I feel in a few years, after Time merges onto I-20 towards Atlanta and we're all left at the Summit, that the plaid-wearing rejection of "the System" will define whatever-the-fuck it is I'm living in, just like the past four decades are just extensions of mass-produced individualisms and revolts against some Order. I don't see anything oppressive about my life or my government (well, Dick Cheney aside). I think people want something to hate just to hate something. It's like "well, democracy is the norm, so fuck it. Go communism! And my expression. Hey cool, Che shirts--17.99! Good thing I got paid last week." Then their kids grow up to say the same damn thing about recycled constructions. I don't think I need to expand this argument because you've seen it and lived it. In forty years we'll all be pissed off at Ryan Adams treatment of the narrative pastoral and our place in whatever the popular form of government is. Then we'll grown up and our kids can go back to listening to Ryan Adams and hating us for whatever. Who cares. You get it--the act of mutual creation necessitates a reactionary and radical reaction, it's just that we cannot allow one to be both, or both to be one. They've got to stagger a bit before everything goes full circle.
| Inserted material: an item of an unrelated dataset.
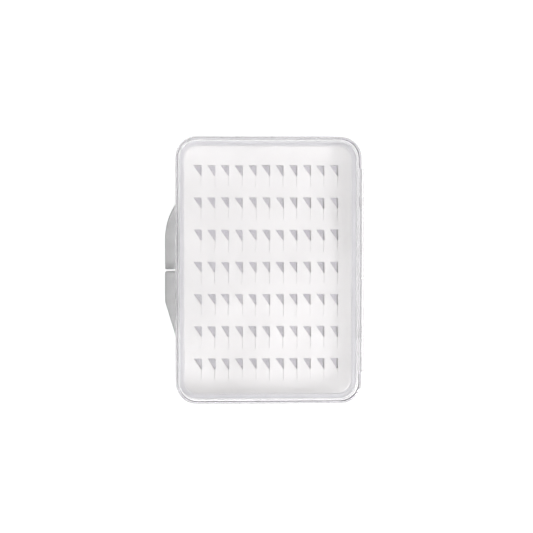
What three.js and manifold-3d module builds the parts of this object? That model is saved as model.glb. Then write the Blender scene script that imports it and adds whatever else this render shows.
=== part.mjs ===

And this is the paradox of accelerated culture. Example: in the 1960s everyone wanted Marilyn Monroe porn--until the internet, the best pornography involved above-average people of above-average sexuality and beauty doing the same stuff we all do with our comparatively "less attractive" friends. But now how many websites do you see with amateur housewife porn? Why does there exist an unquenchable need in the collective consciousness of men all across America to see shoddy, sketchy tapes of some creeper's thirty year old neighbor fucking her mailman? Without her make-up on? You get the idea, and that's the basis of our accelerated culture--an argument and its antithesis exist as the same thing and both are perceived as natural, logical progressions from A to B, where the end result is the same either way. That's our problem, and that's why everything is coated in not-aura nowadays, at least I think. The facts are there, but the analysis needs a few years to evolve to Charizard--we just can't understand ourselves just yet, but only because Ash pressed "B" during the evolution. But hey, because of that we get the really super awesome level 50 fire attack at level 46!

That's our culture. If you want to call it something (other than whatever you want to call it), name it "vacuum culture." Just don't say it sucks. You can't say that 4reel just yet.